Photo by Latrach Med Jamil on Unsplash

Wedding dresses, maternity clothes, high school uniforms, etc.

It’s very tempting to take these items to the nearest charity shop and be done with it. Unfortunately, most charities will simply send these kinds of items off to a landfill and that you want to avoid.

Instead, take old school uniforms directly to the school. There are always students who can’t afford more than one uniform and all students need at least two per season. Maternity clothes are usually still in good condition. Take them straight to local women’s shelters where they definitely will get a second life. As for your old wedding dress or evening gown that is just taking up space in your closet, find a store that takes such items and will sell them.

Donate to Dress for Success

Dress for Success accepts spotless office attire, shoes and accessories to help job seekers across regional and the metropolis of NSW who can’t afford business attire nail their job interviews. Only take items that you would consider wearing for an important appointment.

Return it to where you bought it

Australia has a host of sustainable clothing brands committed to producing quality garments while being cognisant of how their business affairs may affect the environment.
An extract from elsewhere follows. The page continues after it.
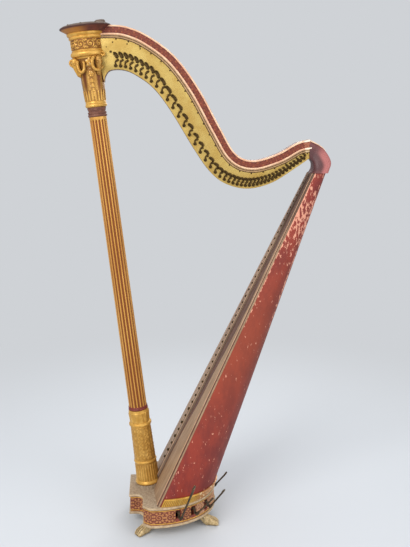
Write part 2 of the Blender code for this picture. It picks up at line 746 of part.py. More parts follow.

Some of these brands will take the clothes back that you bought from them.

Melbourne-based womenswear brand Lois Hazel has an agreement with textile recycling company UPPAREL to encourage recycling among its customers. Lois Hazel receives used shoes, linen and clothing from customers in exchange for store credit. Madre Natura, based in Sydney, works towards sustainability by offering customers free repair services for the lifetime of their clothes. The brand also accepts unwanted textiles, which it uses in its upcoming collections.

Final thoughts

There is no sense in owning more clothes than you need, and there’s no need to throw clothes away when there are literally countless ways to extend their usefulness. But ultimately, a more sustainable relationship with clothes starts with buying less.